If you’re one who thinks real books will be displaced by electronic books, think again.
When’s the last time you saw 5,318 Kindles toppled domino-style? Never.
But in January in the United Kingdom, 5,318 copies of the Guinness World Records 2015 edition toppled just as planned by United Biscuits. It took two minutes and 27 seconds.
Now some in Gifu City, Japan, are excitedly planning to top that record to promote the reopening of the city’s library.
The emphasis is on “some.”
The book-toppling event has drawn intense criticism from people who contend it is disrespectful to the books and their authors.
Even the library’s plan to sell the books in its used book store after the event hasn’t assuaged those book lovers’ indignation. According to the Telegraph, one critic explained, “Japanese people hold books in high regard, almost as sacred.”
So far, plans for the July 12 event are proceeding.
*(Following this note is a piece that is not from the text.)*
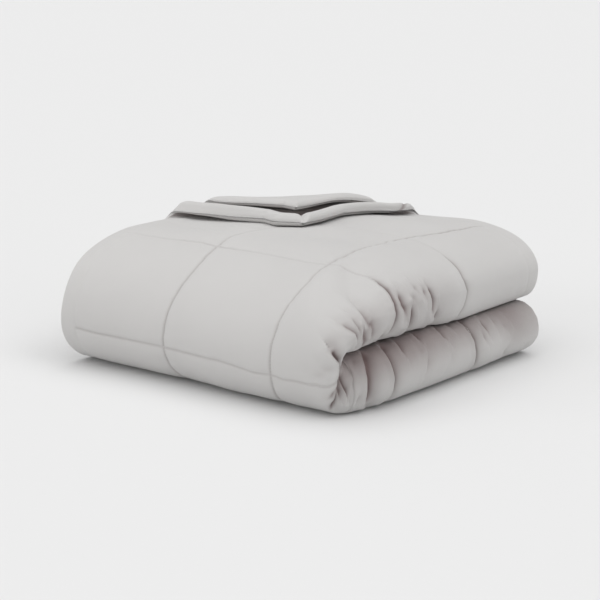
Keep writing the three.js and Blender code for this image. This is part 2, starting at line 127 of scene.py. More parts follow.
# Turned corner. Two layers turn over together. The upper one reaches further and ends up
# below; the under one turns about it and lies on it, set back behind its edge
CORNER_LEG = 272.0
CORNER_SPAN = 400.0
UNDER_IN = 22.0
UNDER_IN_ACROSS = (250.0, 420.0)
UNDER_IN_ALONG = (300.0, 600.0)
UNDER_IN_FADE = (400.0, 332.0)
CORNER_BEND = 7.2
CORNER_DROP = 13.4
UNDER_BEND_LENGTH = 46.0
UNDER_REACH = (60.0, 74.0)
UNDER_RIGHT_SLIP = 0.25

# How the turned layers swell, settle and rise, by distance past the bend, from the hems
# and from the diagonal
SETTLING = (10.0, 90.0)
SWELL = 0.3
UNDER_SWELL = 0.08
SETTLED = -0.4
UNDER_SETTLED = -0.5
FULL_MIDDLE = 1.5
FULL_LEFT = 3.0
FULL_LEFT_FROM = (-25.0, -125.0)
FULL_RIGHT = 1.5
FULL_RIGHT_FROM = (25.0, 120.0)
HEM_TUBE_OUT = (0.0, 12.0)
HEM_TUBE_IN = (42.0, 16.0)
HEM_TUBE_RISE = 1.65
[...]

Planners hope it will brand Gifu as “a book city” befitting what is promised to be one of the world’s most spectacular libraries when it reopens on July 18.
And what of the aggrieved book lovers? They face a difficult decision. Do they stand by their books-are-sacred principles and boycott the fine new library? Or do they dig into their literary insights and opt for forgiveness à la Prospero who, in Shakespeare’s “The Tempest,” forgave those who betrayed him?
Our bet is that book lovers will relent and let the books fall where they may.